Workshop participants were particularly pleased to learn from their host country. Eritrea has a population of three million, and gained independence from Ethiopia only in 1991 after a 30-year struggle for liberation. The fight for sovereignty had been costly in human as well as financial terms. In 1991 only 15% of all schools were in serviceable condition, and over 50% of primary school teachers were untrained. Major strides were made in the following years, but in 1996 the gross primary enrolment rate was only 52% and the net enrolment rate was 29%. Participants were impressed by the dedication with which problems were being tackled, and by the examples of community cooperation to bridge gaps which arose from the scarcity of government resources.

As commonly happens in international workshops, participants learned as much from the contrasts between countries as from the similarities. They also drew insights from experiences in Asia and other parts of the world. The week-long event was lively and stimulating, and was a form of comparative study which will have direct implications for both UNICEF and government projects in the countries concerned.

UNDP Study Tour

In May 1998, CERC implemented a UNDP-sponsored study programme for the delegation of 14 educators, researchers and administrators. They were involved in a project for improving basic education in five poor provinces of mainland China. The event was managed by Tomoko Ako.

The participants studied the overall situation of Hong Kong's education system. Seminars were delivered on the theory and practice of the Target Oriented Curriculum (TOC), and the challenges and strategies of Hong Kong's teacher education. Participants learned about innovative teaching practices in the visits to a TOC school, a pre-vocational school, a girls' school and the Hong Kong Institute of Education.

The one-week programme was too short for the participants to understand in detail the educational situation of Hong Kong, the structure of which is very different from that in mainland China. Some participants were travelling outside the mainland for the first time in their lives. Nevertheless, the programme was much appreciated, and the participants made very positive comments in the evaluation. The fact that CERC could conduct the programme in Putonghua made it much more effective than it would otherwise have been.


School Clusters in Cambodia

School clusters have become an important mechanism in Cambodia for distributing resources and for raising the quality of primary education. Almost all schools in the country are grouped into clusters. Most clusters have about eight schools, one of which is designated the core school. Resources are allocated to clusters for sharing among schools, and the clusters also provide foci for staff development.

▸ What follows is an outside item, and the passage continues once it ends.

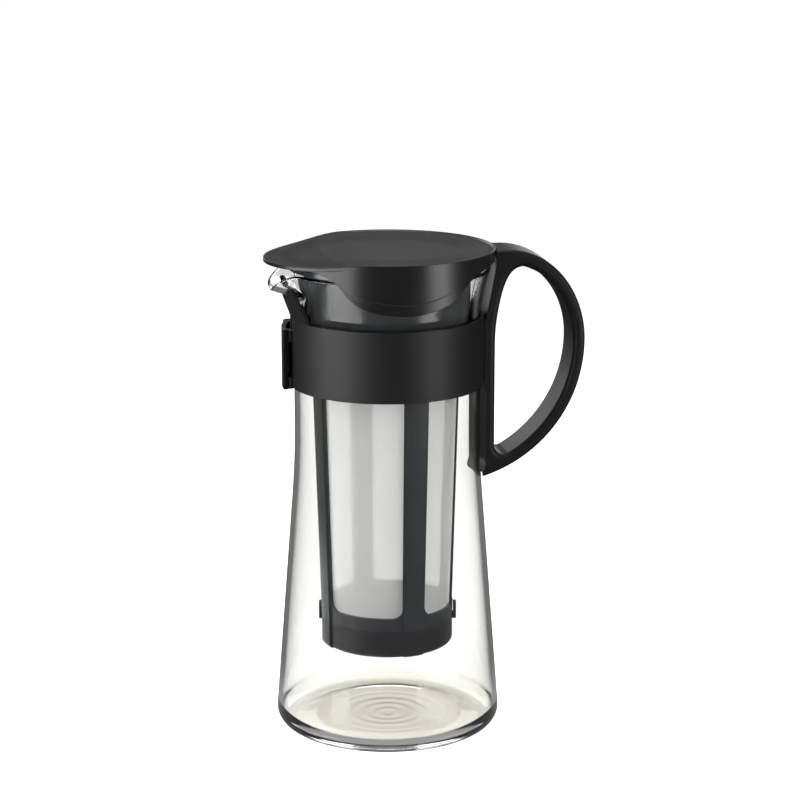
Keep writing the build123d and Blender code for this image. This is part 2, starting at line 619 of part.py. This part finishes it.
def skirt_side():
    """Side view of the space above the skirt's scalloped lower edge."""
    sag = SKIRT_EDGE_R - sqrt(SKIRT_EDGE_R**2 - SKIRT_SPAN**2)
    slope = SKIRT_SPAN / (SKIRT_EDGE_R - sag)
    edge_z = LID_TOP - SKIRT_FADE
    middle = ThreePointArc((-SKIRT_SPAN, SKIRT_LOW + sag), (0, SKIRT_LOW), (SKIRT_SPAN, SKIRT_LOW + sag))
    climb = [(x, SKIRT_LOW + height) for x, height in SKIRT_TO_HANDLE]
    right = Spline(middle @ 1, *climb, (LID_R + GRIP_T, edge_z), tangents=((1, slope), (1, 0)))
    climb = [(-x, SKIRT_LOW + height) for x, height in SKIRT_TO_SPOUT]
    left = Spline(middle @ 0, *climb, (-LID_R - GRIP_T, edge_z), tangents=((-1, slope), (-1, 0)))
    top = Polyline(right @ 1, (LID_R + GRIP_T, LID_TOP + 2), (-LID_R - GRIP_T, LID_TOP + 2), left @ 1)
    return make_face([left, middle, right, top])


def grip_side():
    """Side view of the crescent of the finger lip, down past the skirt's edge."""
    ends = SKIRT_LOW + GRIP_H + SKIRT_EDGE_R - sqrt(SKIRT_EDGE_R**2 - GRIP_SPAN**2)
    back = ThreePointArc((GRIP_SPAN, ends), (0, SKIRT_LOW + GRIP_H), (-GRIP_SPAN, ends))
    below = Polyline(back @ 1, (-GRIP_SPAN, SKIRT_LOW - 1), (GRIP_SPAN, SKIRT_LOW - 1), back @ 0)
    return make_face([back, below])


def lid():
    under = under_lid_top()
    plate = under - Pos(0, 0, -LID_T) * under
    room = Pos(0, 0, -LID_T / 2) * under
    side = side_cut(skirt_side(), LID_R + 2)
    skirt = tube(LID_R, LID_R - SKIRT_T, SKIRT_LOW - 1, LID_TOP) & side & room
    flare = cone(LID_R + GRIP_T, LID_R, SKIRT_LOW, SKIRT_LOW + 2 * GRIP_H)
    flare = flare - cylinder(LID_R - SKIRT_T / 2, SKIRT_LOW - 1, LID_TOP)
    grip = flare & side_cut(grip_side(), LID_R + 2) & side
    plug_r = CUP_R - STRAINER_WALL - PLUG_GAP
    plug = tube(plug_r, plug_r - PLUG_T, FLANGE_TOP - PLUG_DEPTH, LID_TOP)
    foot = tube(CUP_R + PLUG_T, CUP_R, FLANGE_TOP + SEAT, LID_TOP)
    return plate + skirt + grip + ((plug + foot) & room)


NODES = {
    "carafe": carafe,
    "handle": handle,
    "band": band,
    "band_clasp": band_clasp,
    "strainer_frame": strainer_frame,
    "strainer_mesh": strainer_mesh,
    "strainer_cap": strainer_cap,
    "lid": lid,
}

os.makedirs("parts", exist_ok=True)
for name, build in NODES.items():
    solid = build()
    solid.label = name
    export_step(solid, f"parts/{name}.step")
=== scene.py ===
import math

import bpy
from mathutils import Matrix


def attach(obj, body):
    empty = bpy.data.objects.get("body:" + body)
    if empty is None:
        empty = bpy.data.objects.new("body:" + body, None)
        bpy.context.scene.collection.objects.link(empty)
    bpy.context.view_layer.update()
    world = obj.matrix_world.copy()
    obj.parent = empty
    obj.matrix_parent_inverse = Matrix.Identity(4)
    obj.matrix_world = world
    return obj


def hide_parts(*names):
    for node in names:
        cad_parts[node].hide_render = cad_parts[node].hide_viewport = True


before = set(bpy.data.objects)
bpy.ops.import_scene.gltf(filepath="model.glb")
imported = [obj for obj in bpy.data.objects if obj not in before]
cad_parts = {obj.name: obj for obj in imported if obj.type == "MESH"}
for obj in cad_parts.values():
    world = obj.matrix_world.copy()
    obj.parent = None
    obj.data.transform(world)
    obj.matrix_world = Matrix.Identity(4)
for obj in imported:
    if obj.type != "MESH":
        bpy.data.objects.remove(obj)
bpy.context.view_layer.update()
scene = bpy.context.scene
scene.view_settings.view_transform = "Standard"

# --- Studio ---
# A long lens about a metre from the jug, 13.4 degrees above level and a little to the spout's side.
# The jug stands on a white sweep between a wide soft box on the spout's side and a narrow one on
# the handle's, each with a fill above it. More boxes stand behind it and overhead.
CAMERA_PLACE = (-0.1724, -0.9779, 0.375)
CAMERA_PITCH = 13.44     # degrees below level
CAMERA_BEARING = 79.70   # degrees from +X, the way it looks
AIM_HEIGHT = 0.12        # of the soft boxes, a little above the jug's middle
WHITE_IN_GLASS = 0.18    # share of the white surround that clear glass mirrors
WHITE_IN_PLASTIC = 0.06  # and that plastic mirrors
bpy.ops.object.camera_add(
    location=CAMERA_PLACE,
    rotation=(math.radians(90 - CAMERA_PITCH), 0, math.radians(CAMERA_BEARING - 90)),
)
camera = bpy.context.object
camera.name = "studio_camera"
camera.data.lens = 111.87
camera.data.sensor_width = 36
camera.data.clip_start = 0.01
scene.camera = camera


def fresh_tree(owner):
    """The empty node tree of a material or world."""
    owner.use_nodes = True
    owner.node_tree.nodes.clear()
    return owner.node_tree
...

Much of the impetus for development of clusters in Cambodia has come from UNICEF. The scheme was launched in 1993, and drew some of its ideas from a booklet written by Mark Bray and translated into Khmer. It is entitled School Clusters in the Third World: Making them Work (Paris: UNESCO-UNICEF Cooperative Programme).

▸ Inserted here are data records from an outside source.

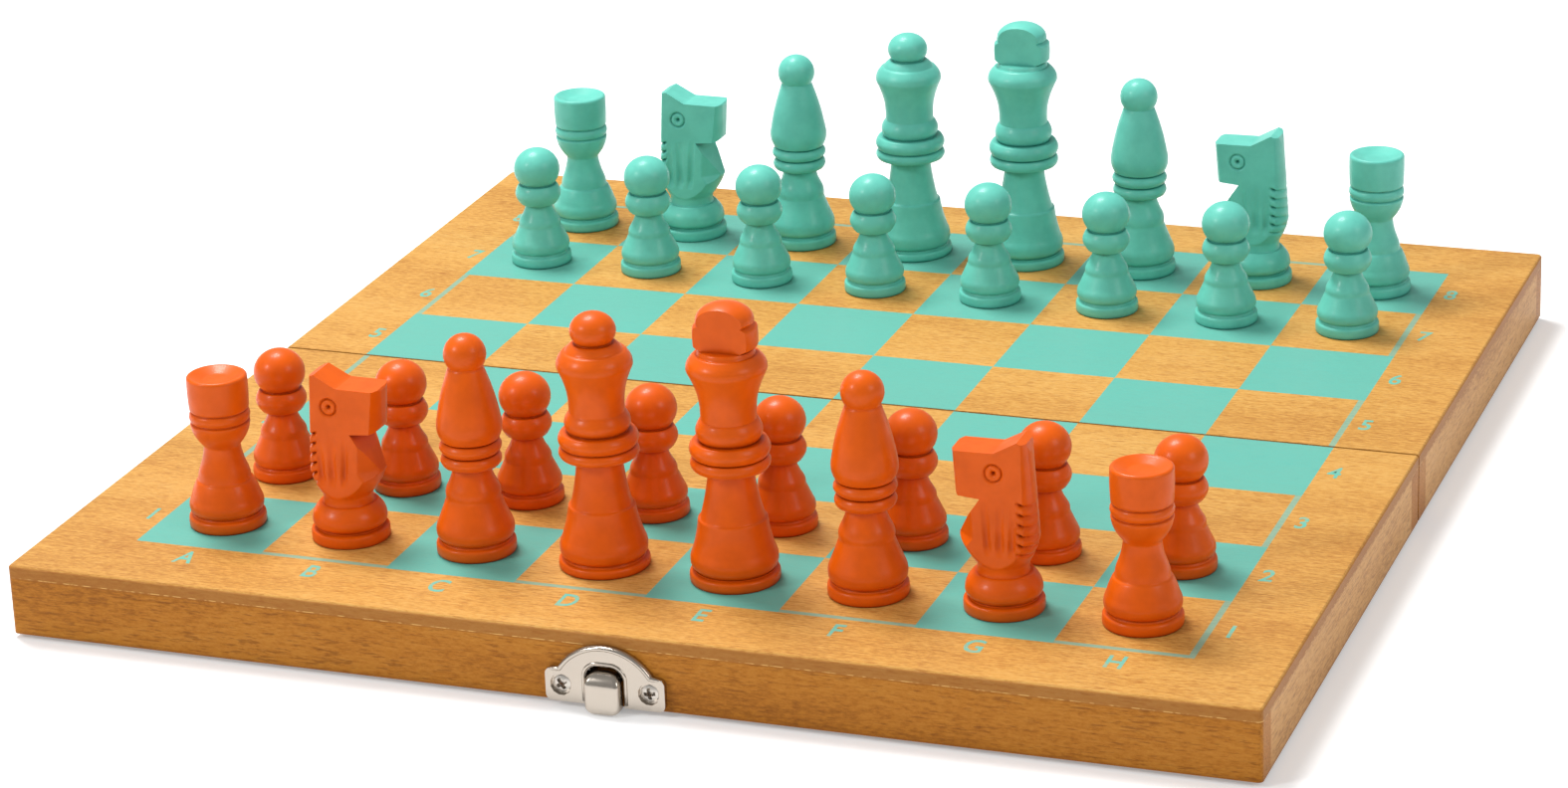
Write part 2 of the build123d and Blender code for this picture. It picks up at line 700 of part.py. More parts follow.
os.makedirs("parts", exist_ok=True)
parts = board_parts() | hinge_parts() | clasp_parts()
parts |= set_of_men("orange", 0, 1) | set_of_men("teal", 7, 6)
parts["orange_draughts"] = draughts(0)
parts["teal_draughts"] = draughts(DRAUGHT_ROWS)
for name, shape in parts.items():
    export_step(shape, f"parts/{name}.step")
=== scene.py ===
import math

import bmesh
import bpy
import numpy as np
from mathutils import Matrix, Vector


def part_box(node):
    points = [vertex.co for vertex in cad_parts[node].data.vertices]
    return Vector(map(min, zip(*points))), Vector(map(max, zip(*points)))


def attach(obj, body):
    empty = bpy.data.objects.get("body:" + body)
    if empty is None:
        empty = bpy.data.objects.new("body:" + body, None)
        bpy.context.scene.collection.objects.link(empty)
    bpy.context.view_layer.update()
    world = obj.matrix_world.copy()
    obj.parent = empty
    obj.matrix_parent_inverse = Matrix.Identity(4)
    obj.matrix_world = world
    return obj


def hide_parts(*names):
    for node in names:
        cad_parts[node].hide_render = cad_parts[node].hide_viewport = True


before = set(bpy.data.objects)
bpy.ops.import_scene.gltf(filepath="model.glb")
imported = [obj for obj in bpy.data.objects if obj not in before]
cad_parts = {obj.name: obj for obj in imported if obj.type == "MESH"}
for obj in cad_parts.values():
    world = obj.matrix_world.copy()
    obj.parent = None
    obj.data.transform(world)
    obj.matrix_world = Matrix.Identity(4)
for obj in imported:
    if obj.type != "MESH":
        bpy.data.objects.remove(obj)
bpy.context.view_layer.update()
MM = 0.001


# Play surfaces: two thin panels of honey stained wood, one on each half of the case. The squares and the
# band round them are printed in teal straight on the wood, so the fibres show faintly through the print.

SQUARE = 31 * MM
GRID_HALF = 4 * SQUARE
GRID_SHIFT = 1 * MM
BAND_W = 1.5 * MM
BAND_INK = 0.72
PRINT_WAVER = 0.12 * MM
PANEL_FIGURE = 0.6
TOP_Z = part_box("front_board")[1].z
PANEL_UNDER_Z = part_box("front_board")[0].z


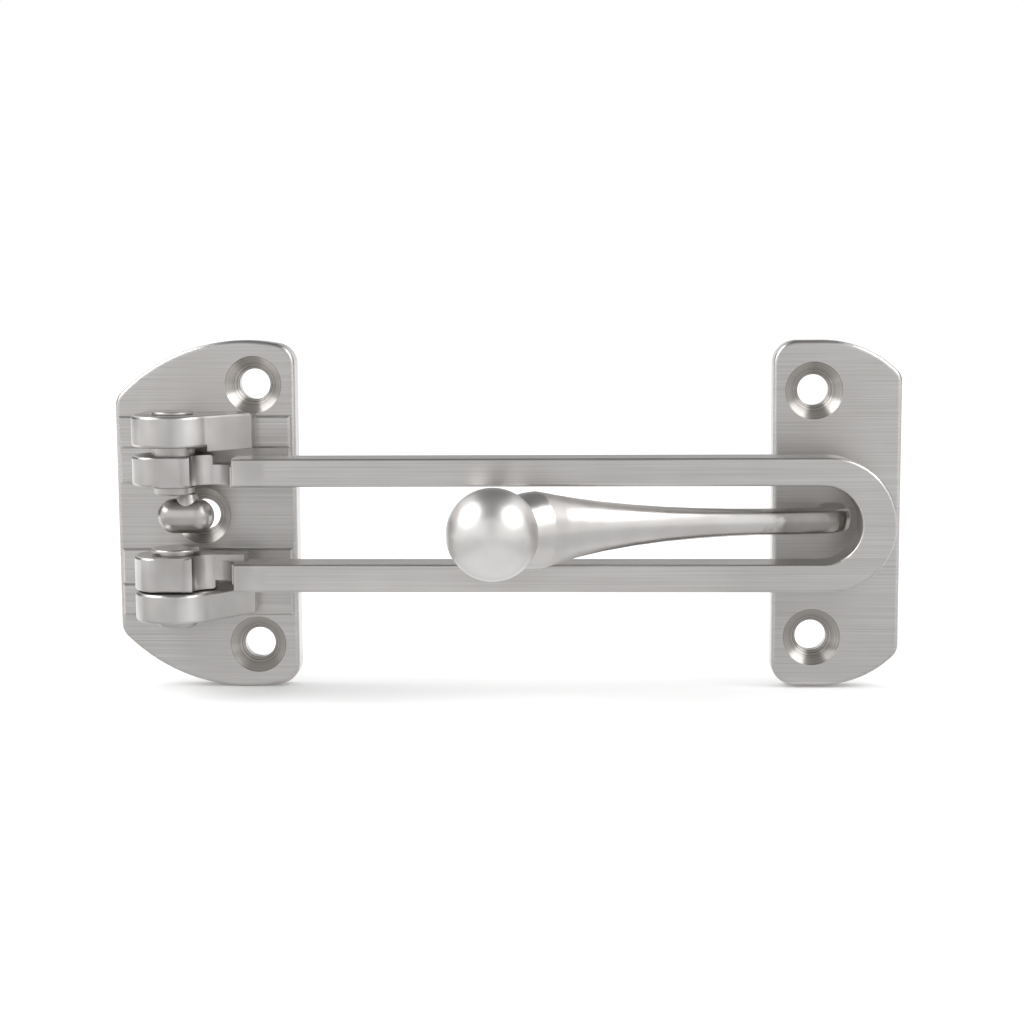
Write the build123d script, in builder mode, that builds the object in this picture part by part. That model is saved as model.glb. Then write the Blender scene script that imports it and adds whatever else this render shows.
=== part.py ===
from build123d import *
import os

# Swing-bar door guard, in millimetres
# The frame: +X runs along the bar, +Z is up, -Y points out of the wall at the viewer.
# The origin is on the wall face, at the axis of the jamb plate's middle screw hole.
# A depth is measured out from the front face of the plates, towards the viewer.

# Both plates
plate_thickness = 4.0
plate_edge_round = 0.7
screw_hole_diameter = 5.0
countersink_diameter = 9.2
countersink_angle = 90

# Jamb plate: a disc cut off straight at both sides
jamb_left = -13.9
jamb_right = 15.3
jamb_disc_radius = 28.25
jamb_disc_x = 7.0
jamb_left_corner = 3.0
jamb_right_corner = 3.4
jamb_screw_x = 8.6
jamb_screw_spacing = 42.4

# Hinge pins and the knuckles round them
pin_x = -2.75
pin_depth = 8.6
pin_diameter = 4.0
pin_fixed_gap = 0.02
pin_running_gap = 0.06
knuckle_radius = 6.45
knuckle_edge_round = 0.5
eye_edge_round = 0.4
eye_flat_round = 4.0
upper_eye_outer_z = 10.7
lower_eye_outer_z = 10.5
lower_eye_thickness = 5.4
upper_ear_thickness = 4.9
lower_ear_thickness = 4.6
upper_ear_gap = 1.4
lower_ear_gap = 0.3

# Raised pads that the ears grow out of
pad_inner_z = 5.3
pad_outer_z = 16.25
ear_pad_inner_z = 11.0
eye_pad_height = 0.8
ear_pad_height = 1.2
pad_edge_slope = 0.35
ear_web_end_x = 9.0
ear_web_end_depth = 4.4
ear_web_end_round = 0.6
ear_web_start_angle = 30
ear_web_round = 4.0
upper_web_drop = 0.7

# Rivet heads, rivet washers and the spacer in the upper gap
rivet_head_radius = 3.25
upper_head_height = 0.4
lower_head_height = 1.3
rivet_head_gap = 0.1
rivet_head_rim = 0.2
upper_tail_radius = 3.2
upper_tail_height = 1.1
lower_tail_radius = 3.8
lower_tail_height = 0.5
rivet_tail_round = 0.35
rivet_washer_radius = 2.8
rivet_washer_thickness = 0.5
spacer_radius = 3.4
spacer_play = 0.2

# Stop knob under the upper eye
knob_radius = 2.75
knob_length = 8.95
knob_offset_x = 1.75
knob_z = 0.95
knob_neck_top_radius = 1.5
knob_neck_bottom_radius = 2.7
knob_neck_offset_x = 2.1

# Swing bar: two legs and a loop, with a flat neck to each eye
bar_depth = 7.3
bar_thickness = 7.0
bar_width = 20.8
leg_height = 4.35
bar_start_x = 7.3
loop_width = 5.3
loop_clearance = 0.6
bar_edge_round = 0.4
neck_height = 3.1
neck_back_depth = 5.9
neck_overlap = 1.0
neck_root_round = 2.4
groove_x = 3.95
groove_depth = 12.9
groove_radius = 3.3

# Strike plate on the door, set out from the foot of its arm
strike_left_reach = 9.5
strike_right_reach = 10.9
strike_half_height = 27.85
strike_crown_reach = 1.5
strike_crown_radius = 16.6
strike_left_corner = 3.8
strike_right_corner = 2.6
strike_screw_reach = 3.05
strike_screw_spacing = 39.8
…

In April-May 1998, CERC's Zhang Minxuan assisted UNICEF in Cambodia with an assessment of the costs of clusters and of the effectiveness of UNICEF inputs. He was requested:

  • to investigate and analyse the investment costs for firmly-establishing the cluster school model;
  • to describe the investment added to the schools and communities by the cluster system; and
  • to make recommendations for rationalising investments and running costs, in order to guarantee the expansion and sustainability of the cluster model.
In addition to surveying national data, Zhang Minxuan undertook detailed fieldwork in Takeo province. He produced a report which is both comprehensive and far-reaching. Zhang Minxuan felt that a new phase in UNICEF work was needed, shifting attention from hardware to human capacity. He drafted an action plan, and proposed ways to spread UNICEF resources to parts of the country which had not been reached.

From a comparative perspective, Cambodia's experimentation with clusters is of considerable interest. Among the countries which operate school clusters, very few have information of the type contained in Zhang's report. The lessons from Cambodia's achievements and problems with the cluster scheme have considerable relevance to other countries both in the Asian region and more widely.

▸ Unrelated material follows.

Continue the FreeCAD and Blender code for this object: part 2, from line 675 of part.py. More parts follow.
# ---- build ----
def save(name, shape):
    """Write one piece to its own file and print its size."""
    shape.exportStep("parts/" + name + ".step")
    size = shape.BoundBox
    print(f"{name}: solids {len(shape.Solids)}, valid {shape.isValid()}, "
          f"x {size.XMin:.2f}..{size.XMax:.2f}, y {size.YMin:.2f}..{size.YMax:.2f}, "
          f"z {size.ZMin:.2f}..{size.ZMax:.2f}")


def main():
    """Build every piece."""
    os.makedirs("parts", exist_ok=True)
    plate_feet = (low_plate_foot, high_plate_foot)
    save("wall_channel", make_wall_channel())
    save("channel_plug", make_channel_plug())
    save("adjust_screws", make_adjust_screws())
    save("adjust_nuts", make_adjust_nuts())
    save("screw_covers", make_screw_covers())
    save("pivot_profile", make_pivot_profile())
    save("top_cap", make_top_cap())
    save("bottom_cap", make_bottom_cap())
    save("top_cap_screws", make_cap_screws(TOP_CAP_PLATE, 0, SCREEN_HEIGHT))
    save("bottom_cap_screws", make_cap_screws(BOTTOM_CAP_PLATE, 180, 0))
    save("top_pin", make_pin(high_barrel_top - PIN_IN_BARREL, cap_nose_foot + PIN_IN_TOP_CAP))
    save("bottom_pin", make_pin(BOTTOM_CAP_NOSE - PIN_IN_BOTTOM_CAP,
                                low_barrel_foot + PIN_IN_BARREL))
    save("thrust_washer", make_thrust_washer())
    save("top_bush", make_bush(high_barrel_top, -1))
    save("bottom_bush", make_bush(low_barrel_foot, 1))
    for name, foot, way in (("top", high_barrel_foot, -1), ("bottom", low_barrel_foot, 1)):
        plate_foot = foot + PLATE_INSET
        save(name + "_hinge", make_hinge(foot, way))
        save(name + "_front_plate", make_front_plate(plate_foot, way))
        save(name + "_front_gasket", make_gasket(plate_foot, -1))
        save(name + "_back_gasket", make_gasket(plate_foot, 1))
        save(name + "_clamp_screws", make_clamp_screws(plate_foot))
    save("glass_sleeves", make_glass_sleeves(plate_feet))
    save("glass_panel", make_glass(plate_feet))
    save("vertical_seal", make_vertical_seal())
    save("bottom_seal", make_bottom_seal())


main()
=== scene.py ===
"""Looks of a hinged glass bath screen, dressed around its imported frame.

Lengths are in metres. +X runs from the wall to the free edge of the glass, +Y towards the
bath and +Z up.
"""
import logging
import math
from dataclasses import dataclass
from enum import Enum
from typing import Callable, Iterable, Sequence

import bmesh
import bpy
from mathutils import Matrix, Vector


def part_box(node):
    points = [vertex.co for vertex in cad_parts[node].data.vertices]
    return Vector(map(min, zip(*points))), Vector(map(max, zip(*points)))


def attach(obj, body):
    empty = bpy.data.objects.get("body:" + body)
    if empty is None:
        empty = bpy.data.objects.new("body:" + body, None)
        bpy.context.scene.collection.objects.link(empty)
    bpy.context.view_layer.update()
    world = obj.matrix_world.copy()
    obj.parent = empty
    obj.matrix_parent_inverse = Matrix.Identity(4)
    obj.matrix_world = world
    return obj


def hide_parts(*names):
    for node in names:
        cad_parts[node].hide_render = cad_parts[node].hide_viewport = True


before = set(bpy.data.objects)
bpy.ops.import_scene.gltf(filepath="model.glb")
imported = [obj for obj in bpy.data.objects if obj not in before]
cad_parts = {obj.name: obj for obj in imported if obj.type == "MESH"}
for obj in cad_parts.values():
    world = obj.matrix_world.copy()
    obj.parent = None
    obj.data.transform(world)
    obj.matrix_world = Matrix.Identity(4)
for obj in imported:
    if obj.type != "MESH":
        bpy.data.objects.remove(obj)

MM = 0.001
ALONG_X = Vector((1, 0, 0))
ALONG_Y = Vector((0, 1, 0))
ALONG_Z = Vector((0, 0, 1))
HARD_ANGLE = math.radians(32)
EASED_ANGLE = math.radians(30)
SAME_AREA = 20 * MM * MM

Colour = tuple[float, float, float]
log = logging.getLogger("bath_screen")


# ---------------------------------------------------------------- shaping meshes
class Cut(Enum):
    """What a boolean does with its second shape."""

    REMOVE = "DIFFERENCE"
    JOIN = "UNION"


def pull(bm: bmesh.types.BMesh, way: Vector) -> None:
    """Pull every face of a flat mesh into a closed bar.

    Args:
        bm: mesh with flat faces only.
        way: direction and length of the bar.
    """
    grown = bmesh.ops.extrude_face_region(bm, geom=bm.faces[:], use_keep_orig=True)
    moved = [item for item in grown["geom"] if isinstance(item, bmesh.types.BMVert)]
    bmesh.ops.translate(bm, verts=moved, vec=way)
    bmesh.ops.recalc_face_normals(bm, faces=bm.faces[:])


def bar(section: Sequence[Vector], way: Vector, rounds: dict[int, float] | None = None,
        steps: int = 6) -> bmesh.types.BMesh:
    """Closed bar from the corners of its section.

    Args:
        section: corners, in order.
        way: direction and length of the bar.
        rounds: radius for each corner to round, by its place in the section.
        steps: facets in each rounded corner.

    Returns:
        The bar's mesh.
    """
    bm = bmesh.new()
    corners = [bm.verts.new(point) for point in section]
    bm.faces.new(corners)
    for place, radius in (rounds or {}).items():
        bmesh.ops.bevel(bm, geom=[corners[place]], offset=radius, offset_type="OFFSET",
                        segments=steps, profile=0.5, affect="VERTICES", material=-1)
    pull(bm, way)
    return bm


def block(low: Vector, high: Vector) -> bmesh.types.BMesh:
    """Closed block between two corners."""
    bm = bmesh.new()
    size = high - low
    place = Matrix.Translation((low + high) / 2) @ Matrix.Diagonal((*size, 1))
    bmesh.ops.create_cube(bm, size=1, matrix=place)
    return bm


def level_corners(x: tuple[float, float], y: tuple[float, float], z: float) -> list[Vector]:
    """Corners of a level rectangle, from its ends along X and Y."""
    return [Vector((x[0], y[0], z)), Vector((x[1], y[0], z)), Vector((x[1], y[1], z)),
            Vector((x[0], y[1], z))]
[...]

Partnerships in Education: Lessons from Asia and Africa

The Aga Khan Foundation (AKF) is a non-government organisation based in Switzerland. It is part of the Aga Khan Development Network, which promotes education, health and rural development in less developed countries. The AKF gains much of its income from the Islamic Ismaili community, but provides assistance on a non-sectarian basis.

Much of the AKF's work is in South Asia and East Africa. CERC's Mark Bray is assisting with a project which seeks to document this work, focusing particularly on community partnerships in the financing of education. In June 1998, he helped run a workshop in Karachi, Pakistan, on this theme. The workshop was attended by 19 AKF education personnel and selected government counterparts. While in southern Pakistan, Mark visited community-based schools in rural parts of Sindh Province. He then went north to the mountains for another workshop with 28 personnel from Pakistan's Northern Areas and North West Frontier Province.

The following month, Mark continued this work in Tanzania and Kenya. In Dar es Salaam, capital of Tanzania, he visited the School Improvement Project which focuses on the primary level, and in Zanzibar (Tanzania) and Mombasa (Kenya) he visited primary schools, secondary schools and madrasa pre-schools.

Mark is now working with colleagues in the AKF on a project which will document the nature of partnerships and challenges encountered in the countries in which the AKF supports projects. In Asia this includes Tajikistan, India and Bangladesh as well as Pakistan; and in Africa this includes Uganda as well as Kenya and Tanzania. The research will lead to a comparative book which will identify both conceptual and practical lessons.